The part that she has honed and planned and perfected over her time on the Langley campus, however, is testament to both her overall skill set and the recognition Roxburgh has for seeing what others might not from within the proverbial lump of freshman clay.
“She glides past people, and so I think what has helped her is learning her right moments to do that, and then when to draw a second defender over before releasing it,” Roxburgh begins. “She is more mindful of what is the most strategic thing, and as she has grown in stature, her work rate, crucially, is as strong off the ball as it is on the ball. So now she is not just the talented one, but the responsible one.”
IT’S ALL ABOUT THE ASSISTS
Mission trips are all part of the TWU experience, and over the course of her years in the program, Kashima has seen the world with her teammates, banding together with them to help make a better planet.
Yet as she readily admits, she was missing one vital part of the equation.
“So we’ve gone to places like Paraguay and Peru, but I started to feel like the only time I was doing (outreach work) was when I was out of the country,” explains Kashima, who is eyeing a career as a teacher. “I had done a practicum at Edmonds (Elementary) and was good friends with the principal there, and I started to get ideas on how I could use the gift I have been given to bless schools and their communities.”

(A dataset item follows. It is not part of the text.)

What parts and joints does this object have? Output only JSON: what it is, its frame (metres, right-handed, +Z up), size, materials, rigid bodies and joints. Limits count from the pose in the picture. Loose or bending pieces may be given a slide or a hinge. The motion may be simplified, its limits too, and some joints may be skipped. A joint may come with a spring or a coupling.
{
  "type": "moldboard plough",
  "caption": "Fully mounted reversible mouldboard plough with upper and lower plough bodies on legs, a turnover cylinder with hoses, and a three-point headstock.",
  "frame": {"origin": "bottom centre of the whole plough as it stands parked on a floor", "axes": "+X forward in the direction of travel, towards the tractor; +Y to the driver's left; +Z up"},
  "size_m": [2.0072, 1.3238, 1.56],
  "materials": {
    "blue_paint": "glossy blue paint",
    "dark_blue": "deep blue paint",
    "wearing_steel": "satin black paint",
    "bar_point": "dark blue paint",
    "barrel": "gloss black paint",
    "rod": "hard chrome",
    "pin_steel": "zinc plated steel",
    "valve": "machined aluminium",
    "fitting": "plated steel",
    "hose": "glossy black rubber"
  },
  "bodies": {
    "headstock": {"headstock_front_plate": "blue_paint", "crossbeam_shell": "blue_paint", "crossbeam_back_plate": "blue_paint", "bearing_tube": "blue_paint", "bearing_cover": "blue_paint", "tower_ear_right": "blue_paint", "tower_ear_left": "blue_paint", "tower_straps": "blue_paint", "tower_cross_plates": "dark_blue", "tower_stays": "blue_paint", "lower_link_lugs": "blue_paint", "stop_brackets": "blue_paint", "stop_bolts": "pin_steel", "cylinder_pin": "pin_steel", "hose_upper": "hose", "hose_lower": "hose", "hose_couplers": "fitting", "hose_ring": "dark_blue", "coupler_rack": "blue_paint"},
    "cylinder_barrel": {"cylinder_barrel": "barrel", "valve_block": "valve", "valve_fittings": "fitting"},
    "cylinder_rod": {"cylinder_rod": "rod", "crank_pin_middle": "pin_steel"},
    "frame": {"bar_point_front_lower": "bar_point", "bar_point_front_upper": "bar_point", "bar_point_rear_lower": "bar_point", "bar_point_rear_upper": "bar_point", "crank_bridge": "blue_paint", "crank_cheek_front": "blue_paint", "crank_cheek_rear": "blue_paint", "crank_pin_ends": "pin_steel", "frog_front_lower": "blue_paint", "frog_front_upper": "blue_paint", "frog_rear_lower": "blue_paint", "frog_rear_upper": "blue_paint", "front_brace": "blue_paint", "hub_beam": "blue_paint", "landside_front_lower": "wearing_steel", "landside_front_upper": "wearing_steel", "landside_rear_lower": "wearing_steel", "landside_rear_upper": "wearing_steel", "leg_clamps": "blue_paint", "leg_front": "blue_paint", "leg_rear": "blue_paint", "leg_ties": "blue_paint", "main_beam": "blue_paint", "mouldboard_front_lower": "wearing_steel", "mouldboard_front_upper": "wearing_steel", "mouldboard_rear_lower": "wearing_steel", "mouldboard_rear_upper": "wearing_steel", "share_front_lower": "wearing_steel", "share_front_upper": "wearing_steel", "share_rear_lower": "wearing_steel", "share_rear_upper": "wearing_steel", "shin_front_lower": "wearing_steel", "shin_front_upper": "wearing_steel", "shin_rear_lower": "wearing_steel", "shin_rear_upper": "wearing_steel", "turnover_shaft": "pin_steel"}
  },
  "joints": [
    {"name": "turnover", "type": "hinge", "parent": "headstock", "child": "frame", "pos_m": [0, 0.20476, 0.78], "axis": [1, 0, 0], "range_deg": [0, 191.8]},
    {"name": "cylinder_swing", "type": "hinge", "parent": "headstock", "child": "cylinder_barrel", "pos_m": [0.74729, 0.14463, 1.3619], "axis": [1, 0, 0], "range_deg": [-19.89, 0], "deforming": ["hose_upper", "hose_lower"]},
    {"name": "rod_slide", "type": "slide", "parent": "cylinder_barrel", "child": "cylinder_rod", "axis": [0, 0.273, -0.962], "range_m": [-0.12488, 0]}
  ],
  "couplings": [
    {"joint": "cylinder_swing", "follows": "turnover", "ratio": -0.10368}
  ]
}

Roxburgh has always been a like-minded resource for such matters, and Kashima was able to lean on him for much-needed help.
The demands of soccer and school have been huge for her, yet Kashima is hopeful her idea of a local soccer academy for help at-risk youth in the Edmonds neighbourhood near Byrne Creek Secondary can soon become a reality.
“Hopefully we can get a lot of people involved,” added Kashima, “and we can give the kids the chance to dream about playing for their school and then playing at university.”
Assists. It’s always about the assists.
On the field, but just as important, off of it as well.
And if Seina Kashima always had a natural gift for moving with a soccer ball at her feet, she’s learned that giving it up is the best and most rewarding way to get it back.